Entries from a dataset
— Start —

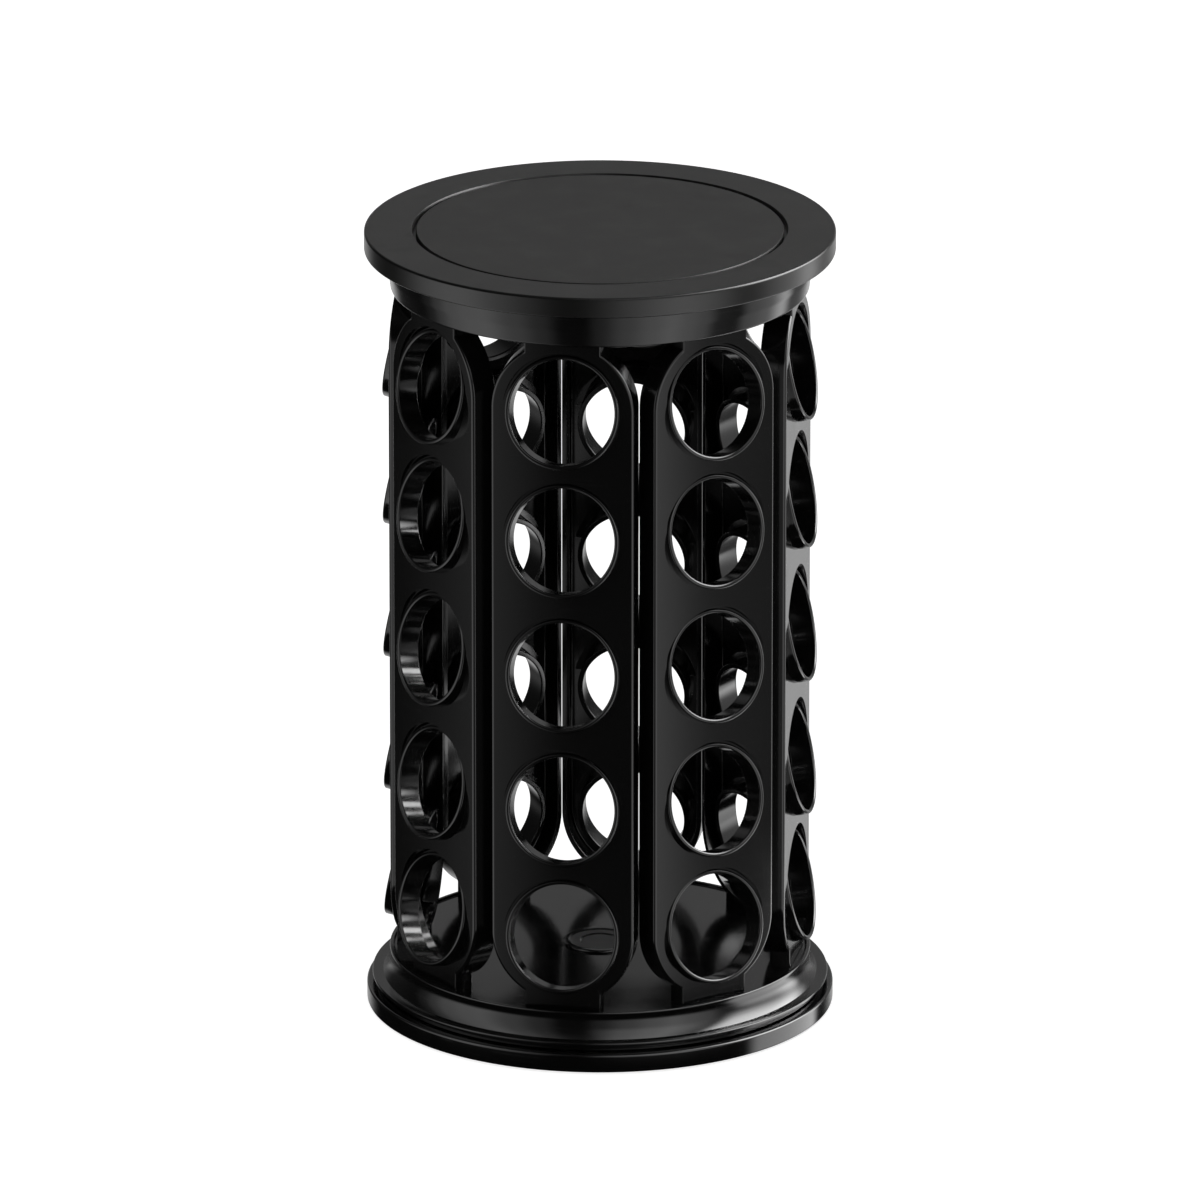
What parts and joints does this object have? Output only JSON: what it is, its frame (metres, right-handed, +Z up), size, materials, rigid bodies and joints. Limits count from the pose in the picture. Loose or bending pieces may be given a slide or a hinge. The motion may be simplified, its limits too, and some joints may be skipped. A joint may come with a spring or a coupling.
{
  "type": "spice carousel",
  "caption": "Round rotating storage tower with upright columns of tilted round sockets between a flared turntable base and a flat round top.",
  "frame": {"origin": "centre of the resting plane, under the middle of the plinth, on the axis it turns about", "axes": "+Z up along the turning axis; -Y out of the face of column 1"},
  "size_m": [0.204, 0.204, 0.352],
  "materials": {
    "column_plastic": "moulded, satin gloss",
    "base_plastic": "moulded, glossy",
    "top_plastic": "moulded, fine satin grain",
    "inlay_plastic": "fine satin grain",
    "pad_rubber": "matte",
    "race_steel": "pressed, plated",
    "ball_steel": "polished",
    "cage_plastic": "natural nylon",
    "plated_steel": "zinc plated"
  },
  "bodies": {
    "foot": {"foot_plate": "base_plastic", "rubber_feet": "pad_rubber", "lower_race": "race_steel", "lower_race_screws": "plated_steel", "pivot_bolt": "plated_steel", "pivot_washer": "plated_steel", "pivot_nut": "plated_steel"},
    "bearing": {"bearing_balls": "ball_steel", "ball_cage": "cage_plastic"},
    "carousel": {"column_1": "column_plastic", "column_2": "column_plastic", "column_3": "column_plastic", "column_4": "column_plastic", "column_5": "column_plastic", "column_6": "column_plastic", "column_7": "column_plastic", "column_8": "column_plastic", "turntable_base": "base_plastic", "hub_cap": "base_plastic", "collar_ring": "base_plastic", "top_plate": "top_plastic", "top_inlay": "inlay_plastic", "upper_race": "race_steel", "upper_race_screws": "plated_steel", "column_foot_screws": "plated_steel", "column_head_screws": "plated_steel", "top_plate_screws": "plated_steel"}
  },
  "joints": [
    {"name": "carousel_spin", "type": "hinge", "parent": "foot", "child": "carousel", "pos_m": [0, 0, 0.013], "axis": [0, 0, 1], "continuous": true},
    {"name": "ball_orbit", "type": "hinge", "parent": "foot", "child": "bearing", "pos_m": [0, 0, 0.013], "axis": [0, 0, 1], "continuous": true}
  ],
  "couplings": [
    {"joint": "ball_orbit", "follows": "carousel_spin", "ratio": 0.5}
  ]
}
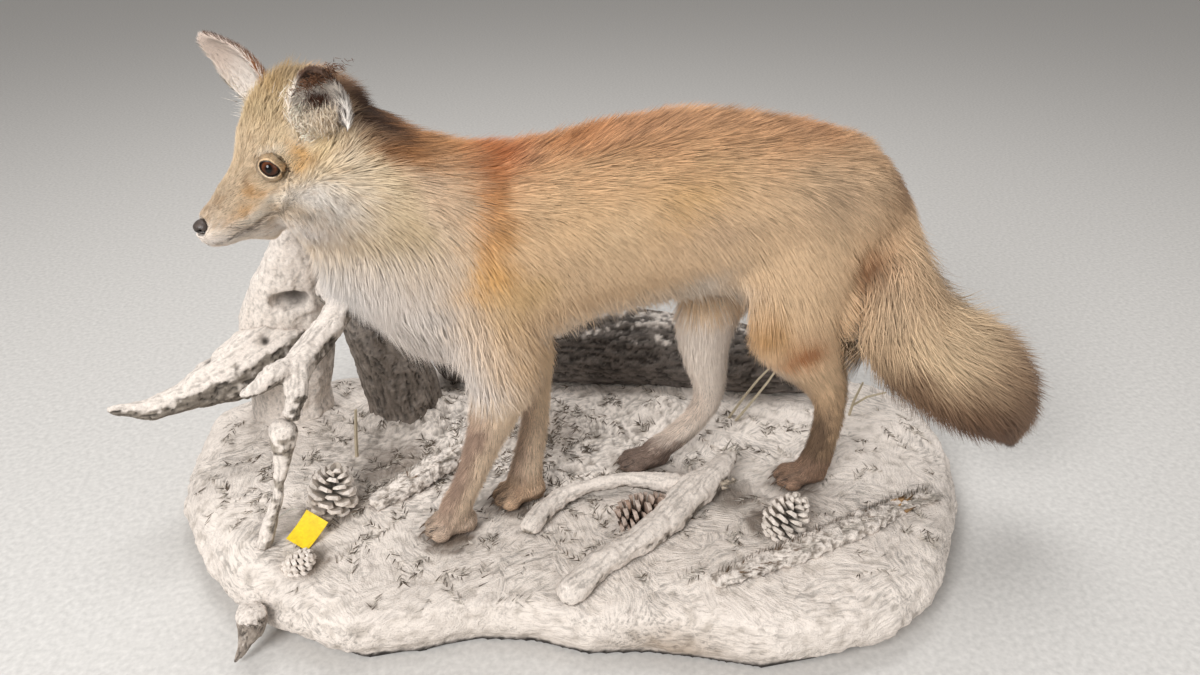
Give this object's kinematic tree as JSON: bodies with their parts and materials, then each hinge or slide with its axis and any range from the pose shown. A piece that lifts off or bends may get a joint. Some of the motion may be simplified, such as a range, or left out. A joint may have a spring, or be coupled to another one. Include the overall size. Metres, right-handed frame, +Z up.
{
  "type": "mounted fox",
  "caption": "Mounted red fox standing on a snow-covered habitat base with driftwood, fallen branches, pine cones and grass.",
  "frame": {"origin": "on the flat underside of the base, at floor level, below the middle of the fox's trunk", "axes": "+Z up, -X the way the fox's body faces, -Y to the fox's left"},
  "size_m": [0.9328, 0.5537, 0.5317],
  "materials": {
    "coat": "dense fur, cream and golden with a russet back",
    "coat_white": "long white and grey fur",
    "coat_legs": "short fur, golden above and grey brown below",
    "nose": "dark pebbled skin, slightly moist",
    "eyes": "polished amber brown glass eye",
    "snow": "matt plaster snow, rough and speckled",
    "driftwood": "weathered driftwood under a coat of plaster snow",
    "bark": "dark weathered bark with pale crusts",
    "cones": "dry pine cone scales with pale tips",
    "straw": "dry grass and twigs",
    "tag": "matt yellow card",
    "string": "white cotton string"
  },
  "bodies": {
    "root": {"head": "coat", "trunk": "coat", "tail_root": "coat", "tail_middle": "coat", "tail_tip": "coat", "neck": "coat_white", "ear_left": "coat_white", "ear_right": "coat_white", "foreleg_left": "coat_legs", "foreleg_right": "coat_legs", "hindleg_left": "coat_legs", "hindleg_right": "coat_legs", "forefoot_left": "coat_legs", "forefoot_right": "coat_legs", "hindfoot_left": "coat_legs", "hindfoot_right": "coat_legs", "nose_pad": "nose", "eye_left": "eyes", "eye_right": "eyes", "snow_base": "snow", "fir_sprig_right": "snow", "fir_sprig_left": "snow", "stump": "driftwood", "stump_arm_left": "driftwood", "stump_arm_front": "driftwood", "stump_prop": "driftwood", "stump_root_right": "driftwood", "root_foot": "driftwood", "fallen_branch": "driftwood", "fallen_branch_side": "driftwood", "log_back": "bark", "pine_cone_left": "cones", "pine_cone_right": "cones", "pine_cone_middle": "cones", "pine_cone_small": "cones", "grass_stem_1": "straw", "grass_stem_2": "straw", "twig_left": "straw", "twig_right": "straw", "tag": "tag", "tag_string": "string"}
  },
  "joints": []
}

— End —

## Problem to solve
Would you write down every record again, exactly?

## Correct response
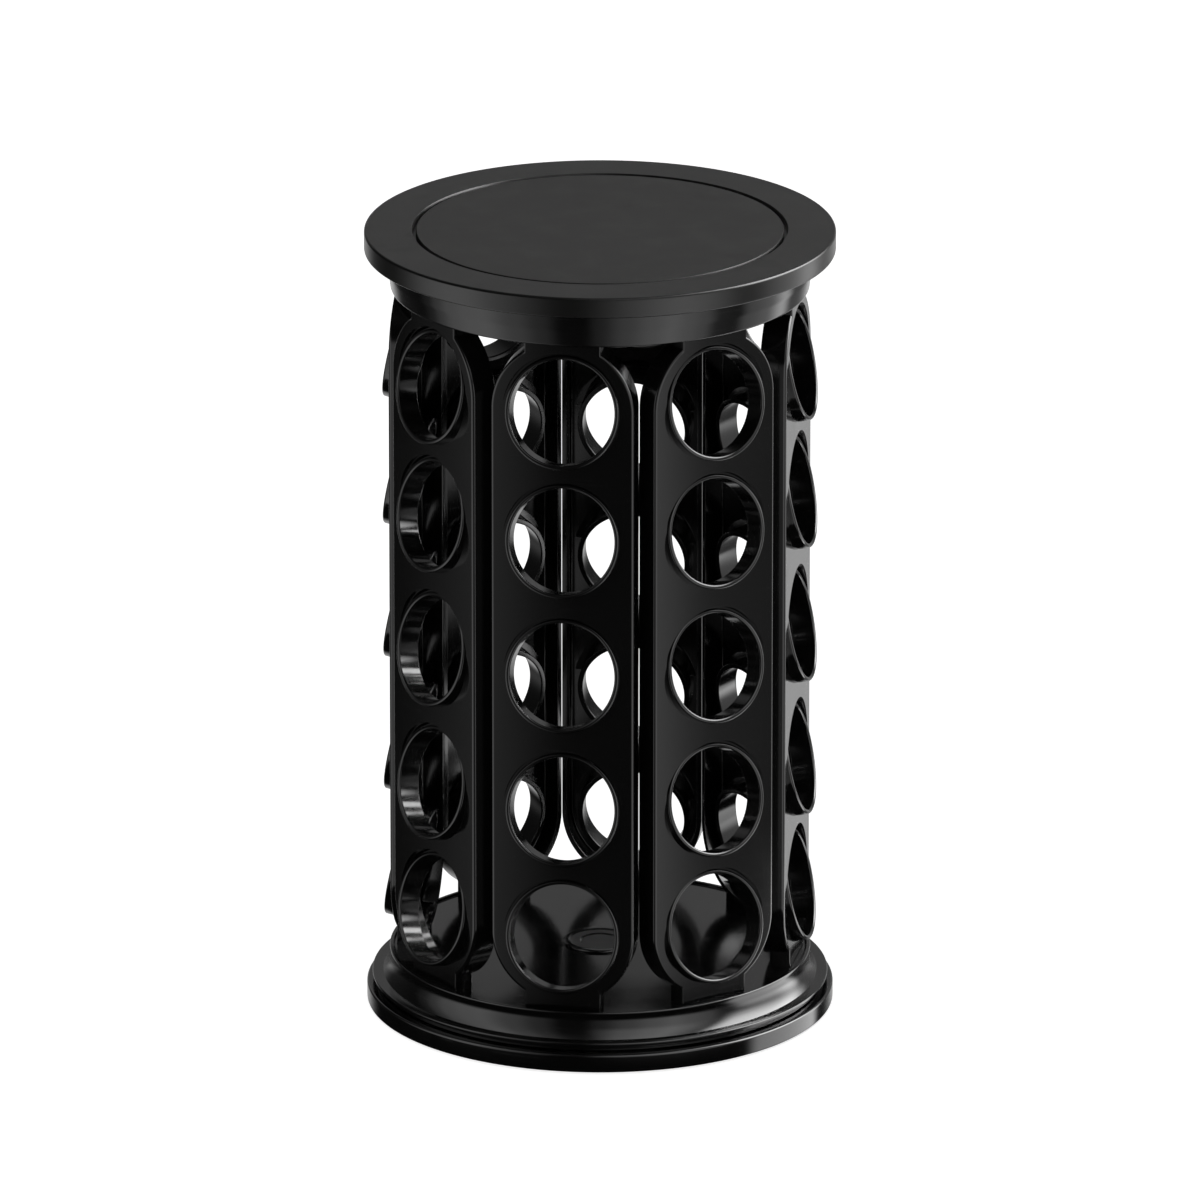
What parts and joints does this object have? Output only JSON: what it is, its frame (metres, right-handed, +Z up), size, materials, rigid bodies and joints. Limits count from the pose in the picture. Loose or bending pieces may be given a slide or a hinge. The motion may be simplified, its limits too, and some joints may be skipped. A joint may come with a spring or a coupling.
{
  "type": "spice carousel",
  "caption": "Round rotating storage tower with upright columns of tilted round sockets between a flared turntable base and a flat round top.",
  "frame": {"origin": "centre of the resting plane, under the middle of the plinth, on the axis it turns about", "axes": "+Z up along the turning axis; -Y out of the face of column 1"},
  "size_m": [0.204, 0.204, 0.352],
  "materials": {
    "column_plastic": "moulded, satin gloss",
    "base_plastic": "moulded, glossy",
    "top_plastic": "moulded, fine satin grain",
    "inlay_plastic": "fine satin grain",
    "pad_rubber": "matte",
    "race_steel": "pressed, plated",
    "ball_steel": "polished",
    "cage_plastic": "natural nylon",
    "plated_steel": "zinc plated"
  },
  "bodies": {
    "foot": {"foot_plate": "base_plastic", "rubber_feet": "pad_rubber", "lower_race": "race_steel", "lower_race_screws": "plated_steel", "pivot_bolt": "plated_steel", "pivot_washer": "plated_steel", "pivot_nut": "plated_steel"},
    "bearing": {"bearing_balls": "ball_steel", "ball_cage": "cage_plastic"},
    "carousel": {"column_1": "column_plastic", "column_2": "column_plastic", "column_3": "column_plastic", "column_4": "column_plastic", "column_5": "column_plastic", "column_6": "column_plastic", "column_7": "column_plastic", "column_8": "column_plastic", "turntable_base": "base_plastic", "hub_cap": "base_plastic", "collar_ring": "base_plastic", "top_plate": "top_plastic", "top_inlay": "inlay_plastic", "upper_race": "race_steel", "upper_race_screws": "plated_steel", "column_foot_screws": "plated_steel", "column_head_screws": "plated_steel", "top_plate_screws": "plated_steel"}
  },
  "joints": [
    {"name": "carousel_spin", "type": "hinge", "parent": "foot", "child": "carousel", "pos_m": [0, 0, 0.013], "axis": [0, 0, 1], "continuous": true},
    {"name": "ball_orbit", "type": "hinge", "parent": "foot", "child": "bearing", "pos_m": [0, 0, 0.013], "axis": [0, 0, 1], "continuous": true}
  ],
  "couplings": [
    {"joint": "ball_orbit", "follows": "carousel_spin", "ratio": 0.5}
  ]
}
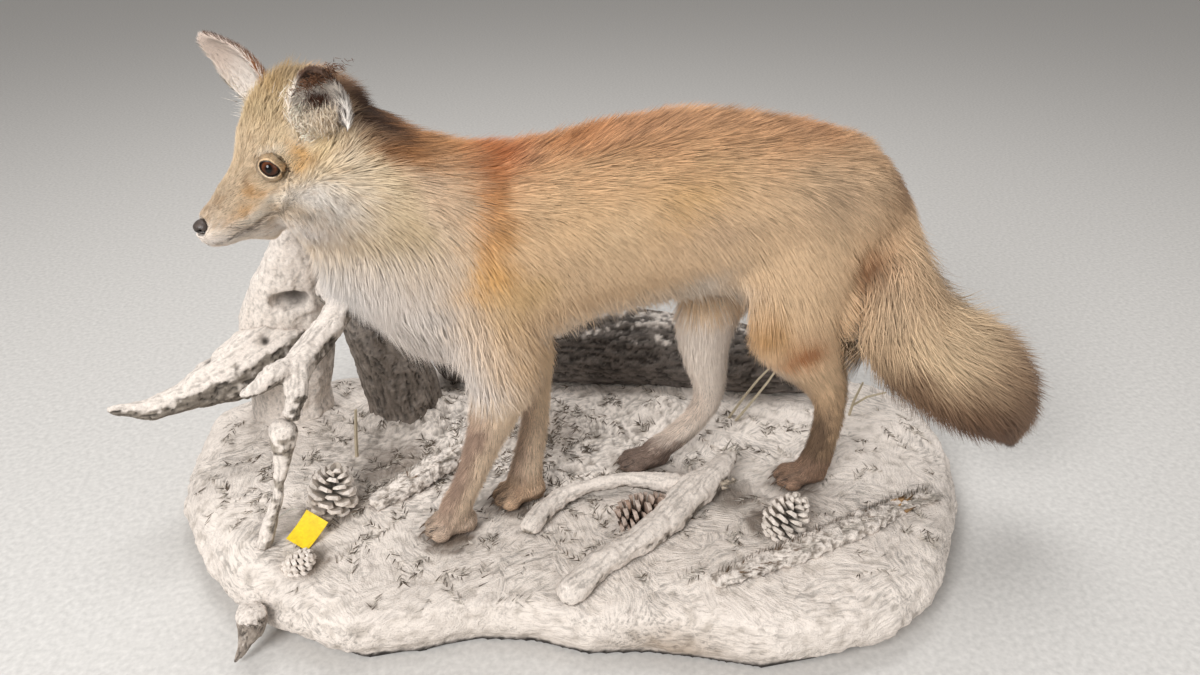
Give this object's kinematic tree as JSON: bodies with their parts and materials, then each hinge or slide with its axis and any range from the pose shown. A piece that lifts off or bends may get a joint. Some of the motion may be simplified, such as a range, or left out. A joint may have a spring, or be coupled to another one. Include the overall size. Metres, right-handed frame, +Z up.
{
  "type": "mounted fox",
  "caption": "Mounted red fox standing on a snow-covered habitat base with driftwood, fallen branches, pine cones and grass.",
  "frame": {"origin": "on the flat underside of the base, at floor level, below the middle of the fox's trunk", "axes": "+Z up, -X the way the fox's body faces, -Y to the fox's left"},
  "size_m": [0.9328, 0.5537, 0.5317],
  "materials": {
    "coat": "dense fur, cream and golden with a russet back",
    "coat_white": "long white and grey fur",
    "coat_legs": "short fur, golden above and grey brown below",
    "nose": "dark pebbled skin, slightly moist",
    "eyes": "polished amber brown glass eye",
    "snow": "matt plaster snow, rough and speckled",
    "driftwood": "weathered driftwood under a coat of plaster snow",
    "bark": "dark weathered bark with pale crusts",
    "cones": "dry pine cone scales with pale tips",
    "straw": "dry grass and twigs",
    "tag": "matt yellow card",
    "string": "white cotton string"
  },
  "bodies": {
    "root": {"head": "coat", "trunk": "coat", "tail_root": "coat", "tail_middle": "coat", "tail_tip": "coat", "neck": "coat_white", "ear_left": "coat_white", "ear_right": "coat_white", "foreleg_left": "coat_legs", "foreleg_right": "coat_legs", "hindleg_left": "coat_legs", "hindleg_right": "coat_legs", "forefoot_left": "coat_legs", "forefoot_right": "coat_legs", "hindfoot_left": "coat_legs", "hindfoot_right": "coat_legs", "nose_pad": "nose", "eye_left": "eyes", "eye_right": "eyes", "snow_base": "snow", "fir_sprig_right": "snow", "fir_sprig_left": "snow", "stump": "driftwood", "stump_arm_left": "driftwood", "stump_arm_front": "driftwood", "stump_prop": "driftwood", "stump_root_right": "driftwood", "root_foot": "driftwood", "fallen_branch": "driftwood", "fallen_branch_side": "driftwood", "log_back": "bark", "pine_cone_left": "cones", "pine_cone_right": "cones", "pine_cone_middle": "cones", "pine_cone_small": "cones", "grass_stem_1": "straw", "grass_stem_2": "straw", "twig_left": "straw", "twig_right": "straw", "tag": "tag", "tag_string": "string"}
  },
  "joints": []
}